From a pulmonary standpoint Lizzie is doing so much better. She has come down to 0.5-1 liter of O2 and can go about an hour off without an immediate drop in her saturation level. She is now only sleeping with the bipap mask and we have been cleared to tinker with letting her nap without it. There is talk of another bronchoscopy to see how her collapsed left airway has improved. I am willing to wager there has been some major healing in this area! We are praying for a calm and uneventful flu and cold season, any illnesses could derail her progress. Now onto her heart. After discharge everything looked perfect, well, as perfect as Lizzie’s heart can look. The cardiologists have since discovered increasing pressures in her right ventricle. Meaning there is premature wear and tear in or around the conduit and valves placed in her heart. This sort of thing is typical around the 4-5 year post-op mark, not the 5 months mark… At this point there really isn’t much to do other than watch it closely. The numbers are creeping up and that is not a good thing, but it is a slow creep at least. It is impossible to not think about the “what ifs”, but Psalm 112:7 reminds me to have no fear of bad news; to keep my heart steadfast, and to trust in the LORD. So I’ll cling to that rather than what might happen tomorrow.

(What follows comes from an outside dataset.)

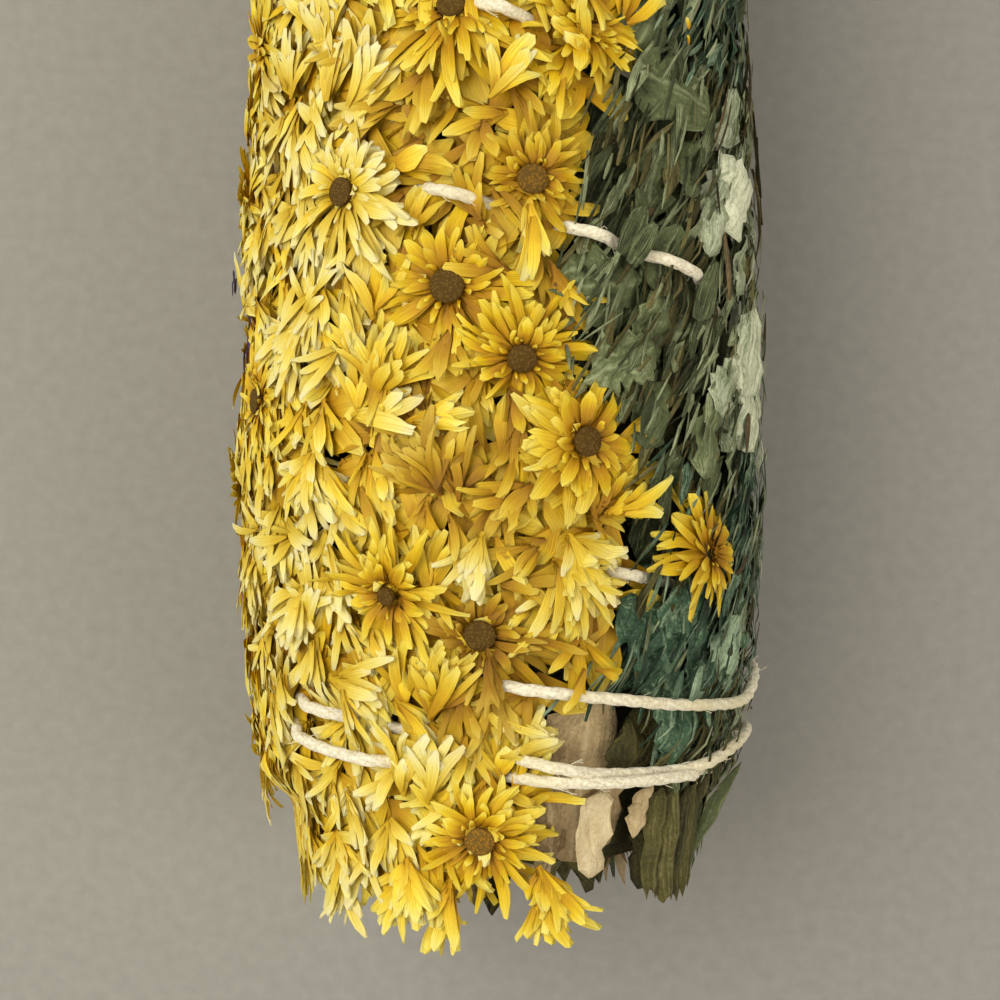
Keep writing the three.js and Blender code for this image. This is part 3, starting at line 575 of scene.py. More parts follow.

Lizzie is still not eating anything by mouth other than water. She continues to vomit at least once a day, often times more. She is not quite on the growth charts but they are still worried she may be gaining too much too quickly, it is such a fine balance of calories vs activity vs keeping it all in. We are praying for her to make big strides in oral feeding. Her developmental specialists have ran several tests trying to explain her size, delays, cardiac & lung issues, and other symptoms. So far everything has come back “normal”. I guess it is good to get as much information as possible, but we are ok with accepting her without any further explanation, too.
She is still not talking, other that the occasional “momma” and “uh-oh” and her favorite “Da-da”. She yells his name. Sister is head over heels in love with her daddy. In spite of her silence, Lizzie has no problem letting us know what she wants or doesn’t like. She pushes her brothers around, they don’t seem to mind. She adores each of them and they her. She wags her finger “no-no” to anyone being naughty, including herself. It’s hilarious. She has so much personality. She loves being outside but hates grass. She never played with toys before but is starting to have some favorites other than plastic wrappers. She will always have a passion for rubber gloves. She now rocks and loves on her little baby, but only the bald baby. She throws anything with hair across the room. Poor Rapunzel. She loves accessories and looking pretty but is not a fan of shoes, she tosses them the first chance she gets. She loves music and movies. Her favorites are Frozen, Cinderella, Mary Poppins, Tangled, and Snow White. She makes me sing and will move her mouth to all the songs. She likes dancing and swinging and swimming and going for walks. Her laughter is mesmerizing. Lizzie enjoys life. She is an amazing little miracle and watching her grow is one of the biggest blessings of our lives.